§ DATASET EXCERPT
====
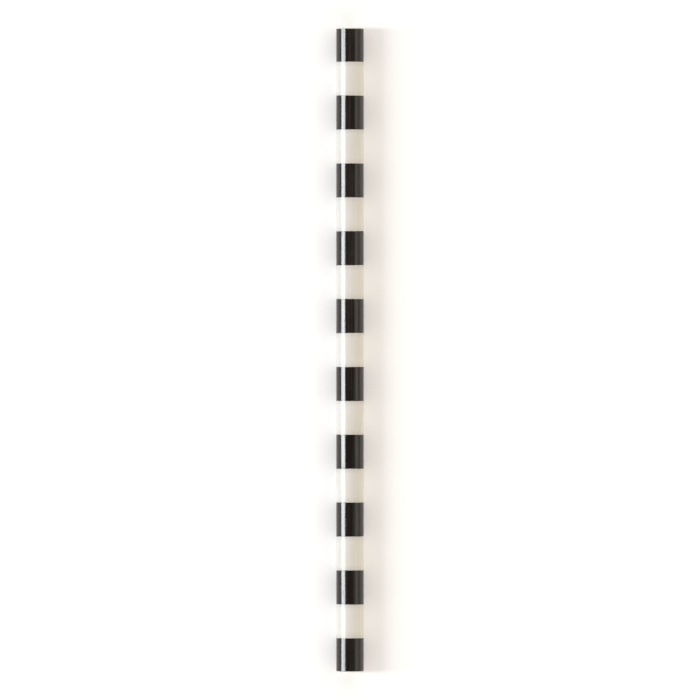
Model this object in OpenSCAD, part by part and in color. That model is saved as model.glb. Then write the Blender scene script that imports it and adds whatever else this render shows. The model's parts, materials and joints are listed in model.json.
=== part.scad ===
// Reusable drinking straw: one straight rigid tube of milky plastic, with black bands printed round it.
// It lies along Y on the plane z = 0, as it comes to rest on a table, with the middle of its length at y = 0.
// Sizes are in millimetres.

/* [Tube] */
// Length of the straw from rim to rim
straw_length = 186; // [100:1:300]
// Outer diameter of the tube
straw_od = 8; // [6:0.1:14]
// Thickness of the tube's wall
wall = 1; // [0.6:0.05:2]
// Radius that rounds the inner and outer edge of both rims
rim_round = 0.3; // [0.1:0.05:0.5]

/* [Printed bands] */
// Number of black bands, of which the first and the last end at the rims
black_bands = 10; // [2:1:18]
// Length of one black band along the straw
black_band = 9.8; // [4:0.2:16]
// Thickness of the printed film, which is pressed flush into the wall
film = 0.05; // [0.02:0.01:0.1]

/* [Hidden] */
$fn = 96;

outer_r = straw_od / 2;
bore_r = outer_r - wall;
half_length = straw_length / 2;

// A rim keeps this much flat ring between its two rounded edges
least_rim_flat = 0.1;
rim_r = min(rim_round, (wall - least_rim_flat) / 2);

// The print stops where the rim starts to curve
print_end = half_length - rim_r;
film_r = outer_r - film;

// The bare stretches between the black bands share the rest of the length, so both ends are alike
band_travel = straw_length - black_band;
band_pitch = band_travel / (black_bands - 1);
band_middles = [for (i = [0:black_bands - 1]) i * band_pitch - band_travel / 2];

// How far the recess cutter stands out of the wall
cutter_over = 1;

// Lays a piece that stands along Z, centred on the origin, on its side along Y with its underside at z = 0
module laid_on_side() {
    translate([0, 0, outer_r])
        rotate([-90, 0, 0])
            children();
}

// A plain ring about Z, between two radii and two heights
module ring(inner, outer, from, to) {
    rotate_extrude()
        translate([inner, from])
            square([outer - inner, to - from]);
}

// Half section through the wall, with round corners at both rims
module wall_section() {
    translate([bore_r, -half_length + rim_r])
        square([wall, straw_length - 2 * rim_r]);
    translate([bore_r + rim_r, -half_length])
        square([wall - 2 * rim_r, straw_length]);
    for (x = [bore_r + rim_r, outer_r - rim_r])
        for (end = [-1, 1])
            translate([x, end * (half_length - rim_r)])
                circle(r = rim_r);
}

// A ring for every black band
module band_rings(inner, outer) {
    for (middle = band_middles)
        ring(inner, outer,
            max(middle - black_band / 2, -print_end),
            min(middle + black_band / 2, print_end));
}

// The straw itself, with a shallow recess where each band of film is pressed in
module tube() {
    color("ivory")
        laid_on_side()
            difference() {
                rotate_extrude()
                    wall_section();
                band_rings(film_r, outer_r + cutter_over);
            }
}

// The black print: thin closed bands of film, flush with the tube
module printed_bands() {
    color("#1c1918")
        laid_on_side()
            band_rings(film_r, outer_r);
}

tube();
printed_bands();
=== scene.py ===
"""Dresses a rigid drinking straw: a milky plastic tube, and the black bands printed round it.

The straw lies along Y on the floor at z = 0.
Lengths are in metres, apart from the lens and the sensor of the camera.
"""

import json
import math
import random

import bmesh
import bpy
from bpy.props import FloatProperty, FloatVectorProperty, IntProperty, PointerProperty
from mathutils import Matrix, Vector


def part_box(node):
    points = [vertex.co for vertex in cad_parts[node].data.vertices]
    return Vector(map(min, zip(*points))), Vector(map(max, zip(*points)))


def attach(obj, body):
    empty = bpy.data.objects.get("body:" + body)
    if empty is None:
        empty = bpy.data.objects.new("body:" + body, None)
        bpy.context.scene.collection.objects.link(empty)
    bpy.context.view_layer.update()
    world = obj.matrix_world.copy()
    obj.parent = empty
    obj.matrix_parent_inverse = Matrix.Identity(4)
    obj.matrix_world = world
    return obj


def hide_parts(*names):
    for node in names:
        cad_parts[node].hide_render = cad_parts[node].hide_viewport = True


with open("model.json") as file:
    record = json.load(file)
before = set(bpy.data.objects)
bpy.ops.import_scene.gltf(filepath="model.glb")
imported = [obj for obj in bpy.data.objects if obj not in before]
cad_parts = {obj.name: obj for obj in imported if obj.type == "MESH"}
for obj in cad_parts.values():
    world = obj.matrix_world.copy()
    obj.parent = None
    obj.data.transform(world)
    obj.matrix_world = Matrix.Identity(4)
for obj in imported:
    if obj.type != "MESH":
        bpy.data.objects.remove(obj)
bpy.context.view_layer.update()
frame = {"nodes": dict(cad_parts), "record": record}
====
§ WHAT TO WORK ON
Beginning at the line that contains "with the tube", retype each line of the listing up to and including the last one, exactly as it stands, and nothing else.

§ ANSWER TO THE TASK
// The black print: thin closed bands of film, flush with the tube
module printed_bands() {
    color("#1c1918")
        laid_on_side()
            band_rings(film_r, outer_r);
}

tube();
printed_bands();
=== scene.py ===
"""Dresses a rigid drinking straw: a milky plastic tube, and the black bands printed round it.

The straw lies along Y on the floor at z = 0.
Lengths are in metres, apart from the lens and the sensor of the camera.
"""

import json
import math
import random

import bmesh
import bpy
from bpy.props import FloatProperty, FloatVectorProperty, IntProperty, PointerProperty
from mathutils import Matrix, Vector


def part_box(node):
    points = [vertex.co for vertex in cad_parts[node].data.vertices]
    return Vector(map(min, zip(*points))), Vector(map(max, zip(*points)))


def attach(obj, body):
    empty = bpy.data.objects.get("body:" + body)
    if empty is None:
        empty = bpy.data.objects.new("body:" + body, None)
        bpy.context.scene.collection.objects.link(empty)
    bpy.context.view_layer.update()
    world = obj.matrix_world.copy()
    obj.parent = empty
    obj.matrix_parent_inverse = Matrix.Identity(4)
    obj.matrix_world = world
    return obj


def hide_parts(*names):
    for node in names:
        cad_parts[node].hide_render = cad_parts[node].hide_viewport = True


with open("model.json") as file:
    record = json.load(file)
before = set(bpy.data.objects)
bpy.ops.import_scene.gltf(filepath="model.glb")
imported = [obj for obj in bpy.data.objects if obj not in before]
cad_parts = {obj.name: obj for obj in imported if obj.type == "MESH"}
for obj in cad_parts.values():
    world = obj.matrix_world.copy()
    obj.parent = None
    obj.data.transform(world)
    obj.matrix_world = Matrix.Identity(4)
for obj in imported:
    if obj.type != "MESH":
        bpy.data.objects.remove(obj)
bpy.context.view_layer.update()
frame = {"nodes": dict(cad_parts), "record": record}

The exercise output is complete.